In a parallel case, also maritime but governed by common law rather than admiralty law (the Alaska Packers case, well known to law students), seamen on board a ship that was fishing for salmon in Alaska waters went on strike, demanding higher wages. The captain of the ship agreed because, the fishing season in these waters being very short, he could not have hired a replacement crew in time to make his quota. Again, however, the court refused to enforce the contract, in essence because it had been obtained under duress.
These cases, it turns out, are subtly but critically different from the "price gouging" alleged in the wake of Katrina and Rita. The refiners and dealers who raised prices after the hurricanes disrupted gasoline refining had not created the situation that resulted in a reduction in supply. If they had, say by agreeing to increase price above the existing level, they would have been punishable for violating the antitrust laws. (There were some accusations of price fixing, but as far as I know they have not been substantiated.) Similarly, in the salvage case, the rescue ship is not being asked to ration a limited supply by raising price; there is no one else competing for the rescue service--there is just the one ship in distress. And in Alaska Packers, there was no labor shortage, which would have justified seamen in demanding higher wages; the seamen created the shortage by refusing to work. From an economic standpoint, their workers' cartel was symmetrical with my hypothetical refiners' or dealers' cartel. Both are examples of opportunistic behavior--behavior designed to take advantage of an unforeseen opportunity to charge a monopoly price by threatening to withhold output. The hurricane-induced scarcity of gasoline that pushed up prices was not an artificial scarcity, but a natural one. The price increases generated by a natural scarcity (or indeed any scarcity not created by the person or firm imposing the increase), while they may generate "windfall profits," are unavoidable in a way that price increases due to a shortage created by a cartel are not.

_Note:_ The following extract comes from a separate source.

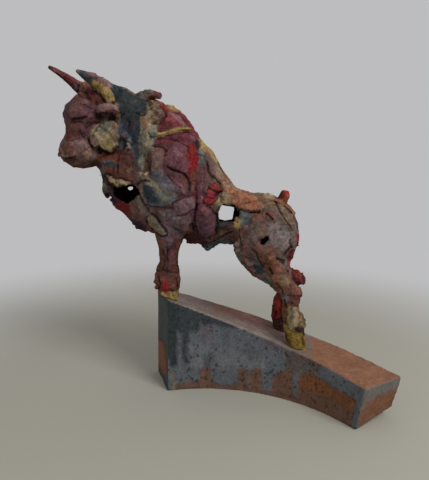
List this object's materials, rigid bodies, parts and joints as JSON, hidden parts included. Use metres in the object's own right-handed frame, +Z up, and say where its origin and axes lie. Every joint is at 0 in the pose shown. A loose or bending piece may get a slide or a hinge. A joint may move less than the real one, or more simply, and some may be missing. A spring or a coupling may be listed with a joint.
{
  "type": "stoneware bull sculpture",
  "caption": "Standing bull built from torn clay slabs, head turned to one side, on a curved plinth that slopes down like a ramp.",
  "frame": {"origin": "on the flat underside of the plinth, below the middle of the bull's body", "axes": "+Z up, +X from the muzzle towards the tail and the plinth's low end, -Y towards the near flank"},
  "size_m": [0.4283, 0.1428, 0.3983],
  "materials": {
    "slate_glaze": "semi-gloss speckled glaze",
    "bare_clay": "matte bare clay",
    "washed_clay": "matte slip wash",
    "plum_slip": "matte slip",
    "mauve_slip": "matte slip",
    "slate_slip": "matte slip",
    "cream_slip": "matte slip",
    "terracotta_slip": "matte slip",
    "dark_slip": "matte slip",
    "yellow_slip": "matte slip",
    "red_slip": "satin slip"
  },
  "bodies": {
    "root": {"plinth_front_wall": "slate_glaze", "plinth_back_wall": "slate_glaze", "plinth_tall_end": "slate_glaze", "plinth_base": "bare_clay", "plinth_low_end": "bare_clay", "plinth_top": "washed_clay", "hump_slab_near": "plum_slip", "hump_slab_far": "plum_slip", "hump_edge_slab": "plum_slip", "blade_slab_near": "plum_slip", "blade_slab_far": "plum_slip", "rib_slab_near": "plum_slip", "rib_slab_far": "plum_slip", "oval_rib_slab": "plum_slip", "face_slab": "plum_slip", "horn_far": "plum_slip", "buttock_slab": "mauve_slip", "rump_slab_near": "mauve_slip", "rump_slab_far": "mauve_slip", "arm_slab_near": "mauve_slip", "arm_slab_far": "mauve_slip", "brisket_slab": "mauve_slip", "shoulder_edge_slab": "mauve_slip", "muzzle_slab": "mauve_slip", "jaw_slab": "mauve_slip", "cheek_slab_far": "mauve_slip", "thigh_near": "mauve_slip", "thigh_far": "mauve_slip", "ear_near": "mauve_slip", "ear_far": "mauve_slip", "mane_slab_near": "slate_slip", "mane_slab_far": "slate_slip", "flank_slab_near": "slate_slip", "flank_slab_far": "slate_slip", "crest_knob": "slate_slip", "horn_near": "slate_slip", "neck_slab_near": "cream_slip", "neck_slab_far": "cream_slip", "cheek_slab_near": "cream_slip", "back_strap_slab": "terracotta_slip", "loin_slab": "terracotta_slip", "throat_slab_near": "terracotta_slip", "throat_slab_far": "terracotta_slip", "poll_slab": "terracotta_slip", "foreleg_near": "terracotta_slip", "foreleg_far": "terracotta_slip", "hind_cannon_near": "terracotta_slip", "belly_slab": "dark_slip", "groin_slab": "dark_slip", "chest_slab": "dark_slip", "fore_hoof_near": "yellow_slip", "fore_hoof_far": "yellow_slip", "hind_hoof_near": "yellow_slip", "hind_hoof_far": "yellow_slip", "mane_strap": "yellow_slip", "hump_coil": "yellow_slip", "tail_knob": "red_slip", "hock_knob": "red_slip", "hind_cannon_far": "red_slip"}
  },
  "joints": []
}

A further exception to taking a hard line against responding to a natural scarcity by imposing price controls, some would argue, is the rare situation in which the consequence would be an intolerable gap between wealth and welfare. Suppose there is a highly limited supply of human growth hormone, so that if price is allowed to ration demand, all the hormone will be purchased by rich people who would want their sons and daughters of average height to be taller, and no hormone will be purchasable by poor people, or even people of average income, who have children who will be dwarfs unless they get the hormone; they simply are outbid by the rich. In such a case, there may well be a compelling moral argument for allocation of the limited supply on a basis other than price, presumably some utilitarian concept of welfare: aggregate happiness would be promoted by allocating the hormone on the basis of need rather than ability to pay. This was not a factor in the market's response to the incipient gasoline shortage caused by the hurricane.
Not only are the duress and welfare objections to price allocation inapplicable to the run up in gasoline prices but higher prices for gasoline are a source of substantial external benefits (that is, benefits not conferred on the parties to the transaction, so that the parties do not have an incentive to consider them in deciding on the price and other terms of the contract). By reducing the amount of driving and (if the higher prices persist) a switch to more fuel-efficient cars, higher gasoline prices cause a reduction in the amount of carbon dioxide emitted into the atmosphere--a major cause of global warming--while also reducing more conventional forms of automobile air pollution. A reduction in driving also reduces traffic congestion, which imposes costs in the form of delay on all drivers in congested areas. Finally, a reduction in the amount of oil consumed in the United States would make the nation more secure by reducing the wealth and economic leverage of the vulnerable, unstable, or hostile nations, such as Saudi Arabia, Iran, and Venezuela, that control so much of the world’s oil supply.
In short, the social benefits of gasoline "price gouging" appear to exceed the social costs by a large margin.